For most beginners, the practical question isn't cotton vs polyester in the abstract. It's whether the fabric behaves predictably on the table, accepts pins without distorting, and forgives the occasional mistake with an unpicker. Cotton tends to win on all three counts.
Linen and linen blends
Linen is made from flax fibers. It's heavier and crisper than cotton, with a beautiful texture that only improves with washing. It's excellent for home dec projects (cushion covers, table runners), structured bags, and summer garments.
The wrinkles are real and unavoidable. If that bothers you, look for linen-cotton blends, which are softer and crease slightly less. Both versions press beautifully and fray predictably along the cut edges, which means you can keep fraying under control with a simple zigzag stitch along each raw edge before you sew seams.
Denim and canvas
Both are sturdy wovens worth knowing.
Denim comes in different weights, measured in ounces per square yard. Lightweight denim (5-7 oz) works fine on a basic domestic sewing machine. Heavyweight denim (12 oz and up) can jam or break needles on a machine that isn't set up for it. For beginner jeans or a simple denim tote, stick to a lighter weight and use a denim needle (size 90/14 or 100/16) to reduce skipped stitches.
Canvas is the go-to for tote bags, aprons, and anything that needs to hold its shape under load. It's thick, doesn't fray as aggressively as some fabrics, and is very stable on the cutting table. The same denim needle advice applies.
Quick-reference fabric guide
The table below covers the fabrics mentioned above and what each is best for.
| Fabric | Type | Frays? | Best for beginners? | Good first projects |
|---|---|---|---|---|
| Quilting cotton | Woven | Yes, moderately | Yes | Tote bags, pillowcases, patchwork |
| Calico / muslin | Woven | Yes | Yes (great for practice) | Mock-ups, practice seams |
| Cotton lawn | Woven | Yes, quickly | Moderate | Blouses, summer skirts |
| Cotton-poly blend | Woven | Yes | Yes | Apparel, lightweight bags |
| Polyester fleece | Knit | No | Yes (for knit beginners) | Scarves, simple throws |
| Polyester chiffon | Woven (sheer) | Yes, very fast | No | Skip for now |
| Linen / linen blend | Woven | Yes | Yes | Cushion covers, structured bags |
| Lightweight denim | Woven | Minimal | Yes | Tote bags, simple trousers |
| Canvas | Woven | Minimal | Yes | Tote bags, aprons |
Tips for handling new fabric
A few habits make any fabric easier to work with:
- Wash and dry cotton and linen before cutting. Both shrink, sometimes by as much as 5%, and you want that to happen before your seams are sewn, not after.

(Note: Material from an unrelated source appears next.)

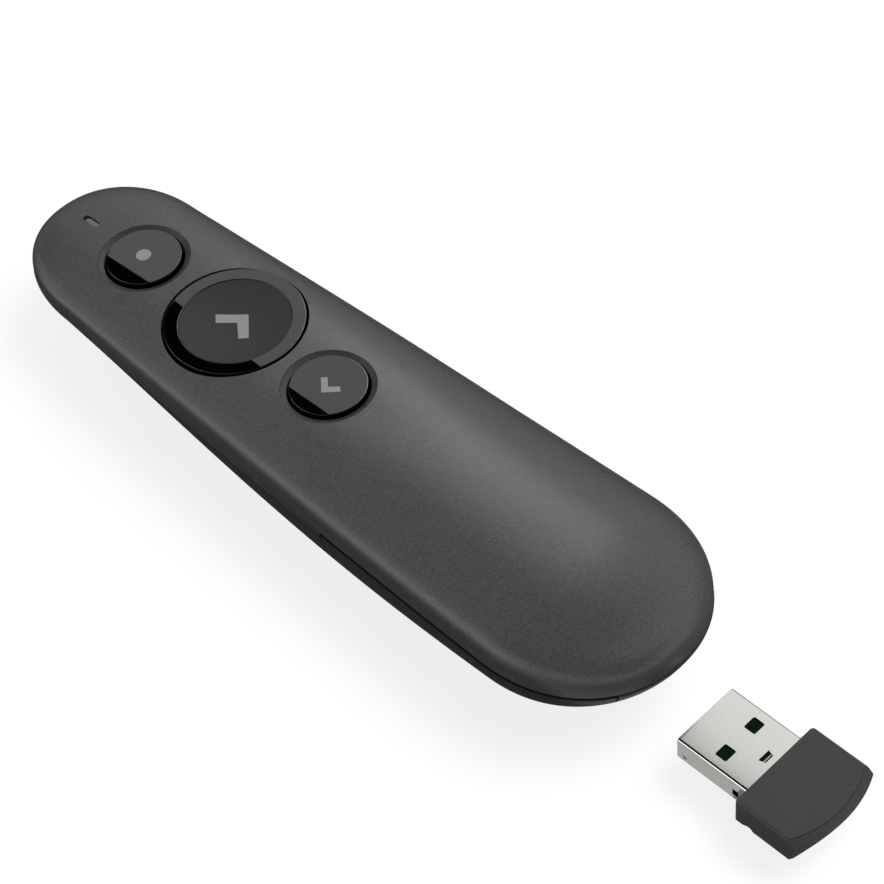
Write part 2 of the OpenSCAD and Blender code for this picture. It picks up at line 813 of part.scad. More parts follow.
// Conical contact spring along +Z from radius r0 to r1 over length l
module coil(r0, r1, l) {
    steps = turns * per_turn;
    pitch_l = l - 2 * wire_r;
    pts = [for (i = [0 : steps], k = [0 : wire_n - 1])
        let (u = i / steps, a = 360 * turns * u, r = r0 + (r1 - r0) * u,
             b = 360 * k / wire_n, q = r + wire_r * cos(b))
        [q * cos(a), q * sin(a), wire_r + pitch_l * u + wire_r * sin(b)]];
    sides = [for (i = [0 : steps - 1], k = [0 : wire_n - 1])
        let (a = i * wire_n + k, b = i * wire_n + (k + 1) % wire_n)
        [a, b, b + wire_n, a + wire_n]];
    polyhedron(pts, concat([for (s = sides) s], [[for (k = [wire_n - 1 : -1 : 0]) k]],
        [[for (k = [0 : wire_n - 1]) steps * wire_n + k]]), convexity = 8);
}

module contact_springs() {
    color([0.82, 0.82, 0.80]) {
        translate([-cell_x, bay_back + plate_t, cell_z]) rotate([-90, 0, 0])
            coil(spring_r[0], spring_r[1], spring_l);
        translate([cell_x, bay_front - plate_t, cell_z]) rotate([90, 0, 0])
            coil(spring_r[0], spring_r[1], spring_l);
    }
}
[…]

- Press fabric with an iron before cutting. Wrinkled fabric leads to inaccurate cuts. Set the iron temperature to match the fiber: low for polyester, medium for cotton blends, high for pure cotton and linen. Always test on a scrap.
- Use the right needle. A universal needle in size 80/12 works for most wovens. Knits need a ballpoint or stretch needle. Denim and canvas need a heavier needle, 90/14 or 100/16. Check your needle before you start and replace it every few projects. A dull needle causes skipped stitches and snagged fabric. If you're building your first notions kit, the guide to sewing notions for beginners covers which needle types to stock.

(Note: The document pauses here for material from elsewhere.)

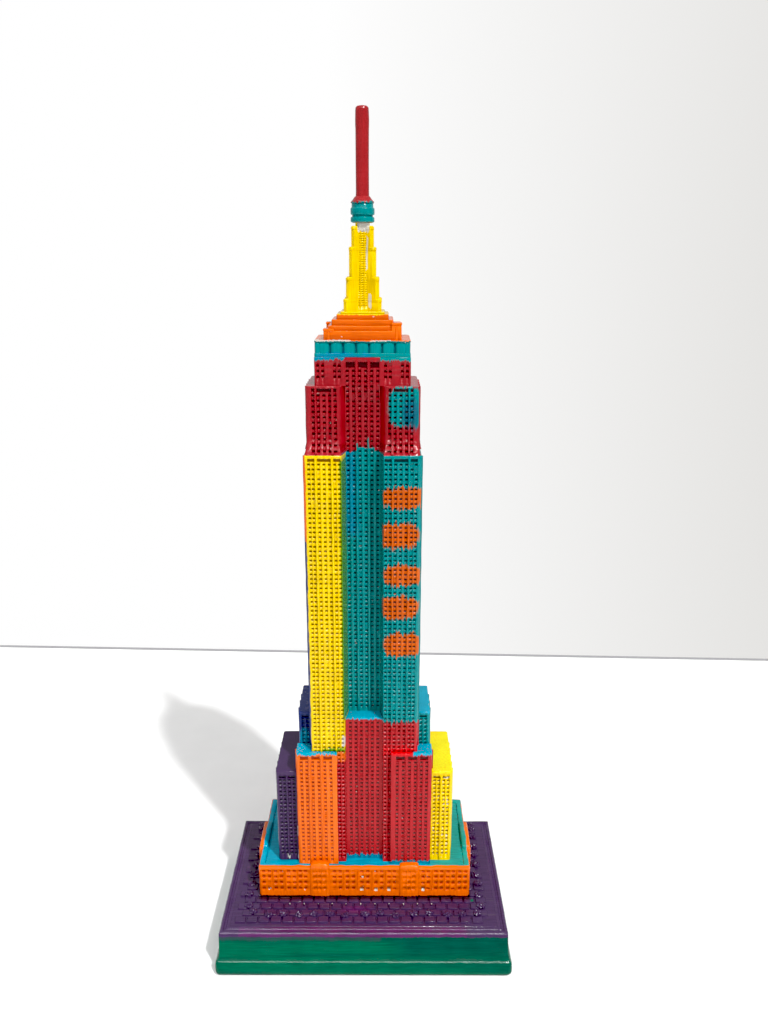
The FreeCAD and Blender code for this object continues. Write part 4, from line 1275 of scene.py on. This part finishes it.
def fin_shells(angle):
    """Stepped buttress fin on a diagonal, each stage with a rounded overhanging cap."""
    shells = []
    for reach, z0, z1 in FIN_STAGES:
        for out, wide, z, edge, lean in ((-0.15, 0.0, (z0, z1), 0.3, 0.04),
                                         (0.1, 0.04, (z1 - 1.3, z1 + 0.1), 0.5, 0.0)):
            half = FIN_T / 2
            y = (AXIS_Y - half - wide, AXIS_Y + half + wide)
            shells.append(slab((1.6, reach + out), y, z, edge, lean))
    return [turned(s, math.radians(angle), (0.0, AXIS_Y)) for s in shells]


for node, angle in (("mast_fin_front_right", -45), ("mast_fin_rear_right", 45), ("mast_fin_rear_left", 135),
                    ("mast_fin_front_left", 225)):
    cast(node, mast_yellow, *fin_shells(angle))

DRUM_LOW, DRUM_HIGH = span("ring_drum")
RING_R = DRUM_HIGH.x
RINGS = ((337.05, 337.35, 338.6, 338.9), (339.9, 340.2, 342.1, 342.4))     # heights of their edges
LOWER_RING, UPPER_RING = ([(RING_R - 0.12, a), (RING_R, b), (RING_R, c), (RING_R - 0.12, d)]
                          for a, b, c, d in RINGS)
DRUM_PROFILE = [(4.0, DRUM_LOW.z - 0.3), (4.0, 336.7), (4.55, 336.95), *LOWER_RING, (4.5, 339.0), (4.3, 339.2),
                (4.3, 339.6), (4.5, 339.8), *UPPER_RING, (4.6, 342.55), (4.45, 342.8), (4.45, 344.1),
                (4.2, DRUM_HIGH.z)]
cast("ring_drum", ring_teal, lathe(DRUM_PROFILE, 48, 0.02), smooth_angle=40)

COLLAR_LOW, COLLAR_HIGH = span("rod_collar")
COLLAR_PROFILE = ((4.7, COLLAR_LOW.z - 0.1), (4.9, 344.6), (4.75, 344.95), (4.2, 345.5), (3.7, 346.2),
                  (3.2, 346.9), (2.7, COLLAR_HIGH.z + 0.1))
cast("rod_collar", rod_red, lathe(COLLAR_PROFILE, 44, 0.05), smooth_angle=60)

ROD_LOW, ROD_HIGH = span("antenna_rod")
ROD_R = 2.72
HEAD_R = ROD_HIGH.x
ROD_PROFILE = ((2.8, ROD_LOW.z - 0.2), (ROD_R, 349.0), (ROD_R, 360.0), (ROD_R, 372.4), (HEAD_R, 373.6),
               (HEAD_R, 376.0), (HEAD_R - 0.05, 379.0), (2.6, 380.2), (2.1, 380.75), (1.2, 380.95),
               (0.4, ROD_HIGH.z))
cast("antenna_rod", rod_red, lathe(ROD_PROFILE, 40, 0.03), smooth_angle=60)

for node in ("antenna_pin", "base_screws"):
    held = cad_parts[node]
    held.data.materials.clear()
    held.data.materials.append(steel)


# ---------------------------------------------------------------- floor, light and camera
def staged(name, corners, material, height=0.0):
    """Flat piece of the stage."""
    points = [Vector((x, y, height)) for x, y in corners]
    mesh_object(name, points, [list(range(len(corners)))], material)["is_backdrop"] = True


BOARD_X = 900.0
EDGE_WIDTH = 4.6
REAR = [(x, 294.3 - 0.0354 * x) for x in (-BOARD_X, BOARD_X)]     # the board's rear edge, a faint line
white_board = board_material("white_board", (0.88, 0.88, 0.88), 0.55)
# The board's rear edge is drawn as a dark grey strip: painted shade where the floor ends.
board_edge_shade = board_material("board_edge_shade", (0.30, 0.30, 0.31), 0.7)
staged("floor_board", [(-BOARD_X, -900.0), (BOARD_X, -900.0), REAR[1], REAR[0]], white_board)
staged("board_rear_edge", REAR + [(x, y + EDGE_WIDTH) for x, y in reversed(REAR)], board_edge_shade, -0.1)

AMBIENT = 0.62
PANEL_GAIN = 13.0           # a long bright panel in front of the model and above it
world = bpy.data.worlds.new("studio")
bpy.context.scene.world = world
sky = Nodes(world, "Background", "Generated")
way = sky.add("ShaderNodeSeparateXYZ", {0: sky.place}).outputs
colour = sky.mix(sky.ramp(way["X"], -0.06, 0.42), linear(255, 255, 255), linear(229, 228, 226))
panel = PANEL_GAIN
for axis, low, high in (("Z", 0.742, 0.75), ("Z", 0.802, 0.794), ("Y", -0.28, -0.36)):
    panel = sky.math("MULTIPLY", sky.ramp(way[axis], low, high), panel)
seen = sky.add("ShaderNodeLightPath").outputs["Is Camera Ray"]
sky.surface(Color=colour, Strength=sky.math("ADD", sky.ramp(seen, 0.0, 1.0, AMBIENT, 1.0), panel))


def sun(name, towards, power, angle):
    light = bpy.data.lights.new(name, "SUN")
    light.energy = power
    light.angle = math.radians(angle)
    obj = bpy.data.objects.new(name, light)
    obj.location = Vector(towards)
    obj.rotation_euler = Vector(towards).to_track_quat("Z", "Y").to_euler()
    bpy.context.scene.collection.objects.link(obj)


sun("key", (0.366, -0.504, 0.782), 2.9, 2.6)

scene = bpy.context.scene
camera = bpy.data.objects.new("camera", bpy.data.cameras.new("camera"))
camera.data.lens = 30.14
camera.data.sensor_width = 36.0
camera.data.clip_start = 0.01
camera.location = Vector((8.867, -365.15, 324.97)) * MM
camera.rotation_euler = (math.radians(73.17), -0.0022, 0.0)
scene.collection.objects.link(camera)
bpy.context.scene.camera = camera
look = scene.view_settings
look.view_transform = "Standard"
look.use_curve_mapping = True
look.curve_mapping.black_level = (0.020, 0.020, 0.020)
look.curve_mapping.update()

low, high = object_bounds()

- Finish raw edges on wovens. A simple zigzag stitch along each cut edge before you begin sewing seams keeps fraying from becoming a problem later.

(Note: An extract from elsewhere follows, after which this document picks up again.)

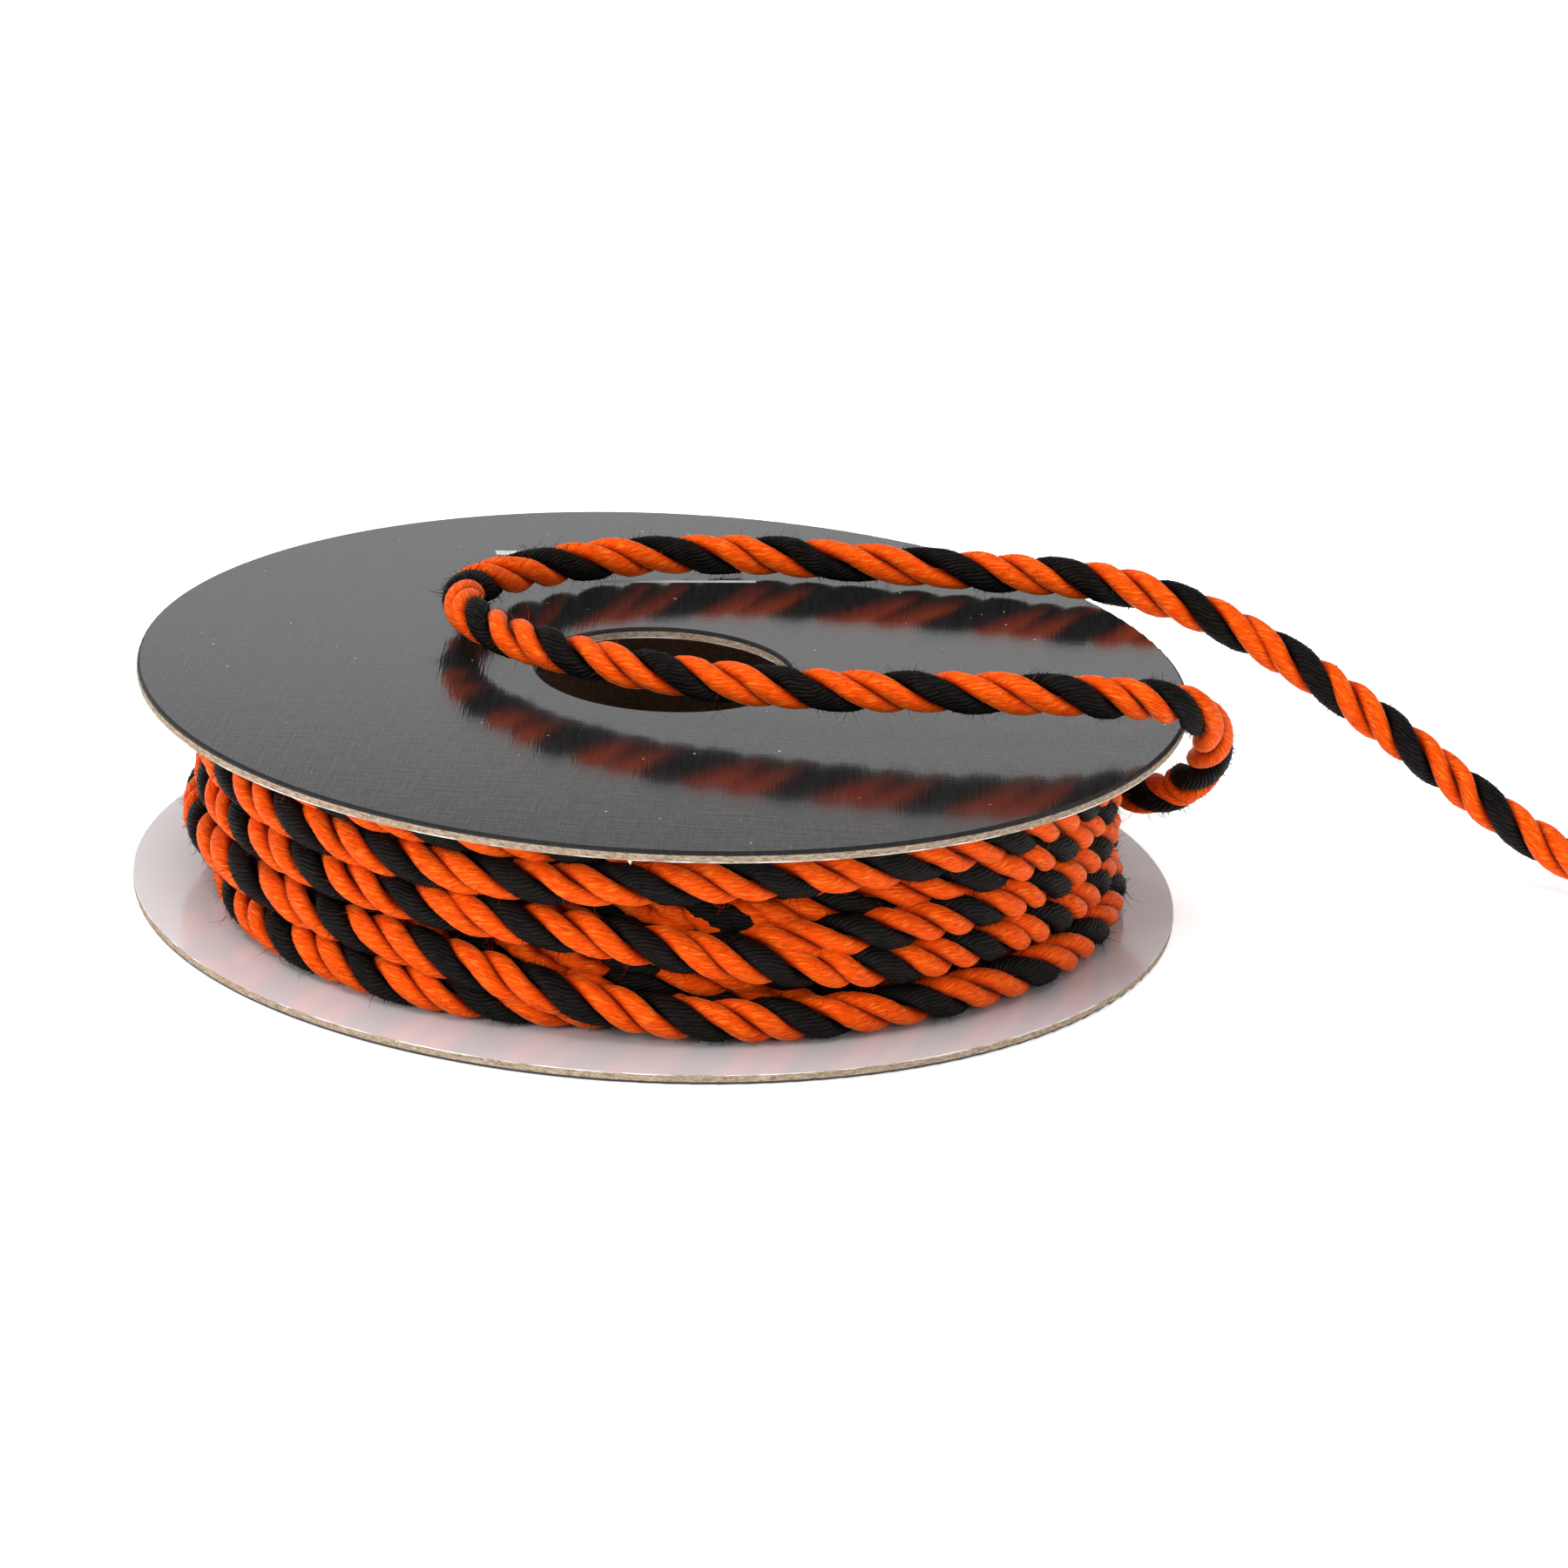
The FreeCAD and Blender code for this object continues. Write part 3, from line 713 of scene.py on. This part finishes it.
def add_rules():
    """Two plain pale lines on the cover, in the place of the maker's print."""
    material = plain_film("pale_print", (0.70, 0.70, 0.70, 1), (0.45, 0.45, 0.45, 1), 0.5)
    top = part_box("top_disc_cover")[1].z
    for name, start, end, wide in RULES:
        start, end = Vector(start), Vector(end)
        across = (end - start).orthogonal().normalized() * wide / 2
        outline = (start - across, end - across, end + across, start + across)
        if across.y < 0:
            outline = (start + across, end + across, end - across, start - across)
        corners = [(x * MM, y * MM, top + z * MM) for z in (0, RULE_THICKNESS) for x, y in outline]
        faces = [(4, 5, 6, 7), (3, 2, 1, 0), (0, 1, 5, 4), (1, 2, 6, 5), (2, 3, 7, 6), (3, 0, 4, 7)]
        rule = new_piece(name, corners, faces, material)
        rule.data.shade_flat()


def add_floor():
    mesh = bpy.data.meshes.new("floor")
    side = FLOOR_HALF_SIDE
    outline = ((-side, -side), (side, -side), (side, side), (-side, side))
    corners = [(x, y, FLOOR_HEIGHT) for x, y in outline]
    mesh.from_pydata(corners, [], [(0, 1, 2, 3)])
    settings = {"Base Color": (0.9, 0.9, 0.9, 1), "Roughness": 0.9, "Emission Color": (1, 1, 1, 1),
                "Emission Strength": FLOOR_GLOW}
    mesh.materials.append(new_material("floor", settings)[0])
    floor = bpy.data.objects.new("floor", mesh)
    bpy.context.scene.collection.objects.link(floor)


def add_area_light(name, place, size, power, mirrored):
    """A rectangular softbox that points at the spool."""
    data = bpy.data.lights.new(name, "AREA")
    data.shape = "RECTANGLE"
    data.size, data.size_y = size
    data.energy = power
    lamp = bpy.data.objects.new(name, data)
    bpy.context.scene.collection.objects.link(lamp)
    lamp.location = place
    lamp.visible_glossy = mirrored
    lamp.rotation_mode = "QUATERNION"
    lamp.rotation_quaternion = (LIGHTS_AIM - Vector(place)).to_track_quat("-Z", "Y")


def add_lights():
    world = bpy.data.worlds.new("studio")
    world.use_nodes = True
    background = world.node_tree.nodes["Background"]
    background.inputs["Color"].default_value = (1, 1, 1, 1)
    background.inputs["Strength"].default_value = WORLD_STRENGTH
    bpy.context.scene.world = world
    bpy.context.scene.view_settings.view_transform = "Standard"
    for light in LIGHTS:
        add_area_light(*light)


add_camera()
add_cord()
dress_discs()
dress_core()
add_burrs()
add_rules()
add_floor()
add_lights()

- Pin or clip on the grain. Align cut edges carefully with the fabric's weave before sewing. Pulling fabric off-grain while you sew is one of the most common reasons beginners end up with wonky seams.
The guide to choosing the right sewing machine needle goes into needle sizing in more detail if you want to understand the numbers on the packet.
If you're choosing your very first fabric to buy, the guide to the best fabrics for beginner sewing gives specific recommendations by project type and flags a few materials to leave on the shelf until you have more experience.
Frequently asked questions
What is the easiest fabric to sew for a complete beginner?
Quilting cotton is the standard recommendation for a reason. It's stable, presses well, is easy to cut accurately, and won't slide around as you sew. It's available in every color and print imaginable, so you're not stuck with plain fabric just because you're learning.
What is the difference between woven and knit fabric?
Woven fabric is made with threads crossing at right angles and has little stretch except on the diagonal bias. Knit fabric is made from interlocking loops and stretches, often in two directions. For most beginner projects, wovens are easier to handle because they stay put on the cutting mat and don't require special stitches or needles.
Can I use the same needle for all fabric types?
A universal needle covers most wovens adequately, but using the right needle for the fabric genuinely improves results. Knits need a ballpoint or stretch needle to avoid snagging loops. Denim and canvas need a heavier needle to push through thick layers. If you're getting skipped stitches or little pulls in the fabric, the needle is usually the first thing to check and change.
Does polyester fabric shrink?
Polyester shrinks very little compared to cotton or linen, which is one of its advantages. However, high heat from an iron or a hot dryer can distort polyester fibers permanently. Always test your iron temperature on a scrap and use a pressing cloth between the iron and the fabric.
Why does my fabric fray so much when I cut it?
Fraying is a property of woven fabric: the threads along a cut edge have nothing holding them and will loosen over time or with handling. The straightforward fix is to finish each raw edge with a zigzag stitch or an overlocker (serger) as soon as you cut your pieces. Some fabrics fray more than others: cotton lawn and chiffon fray quickly, canvas and denim much less so. Knit fabrics don't fray at all, because the interlocking loops don't unravel at a cut edge.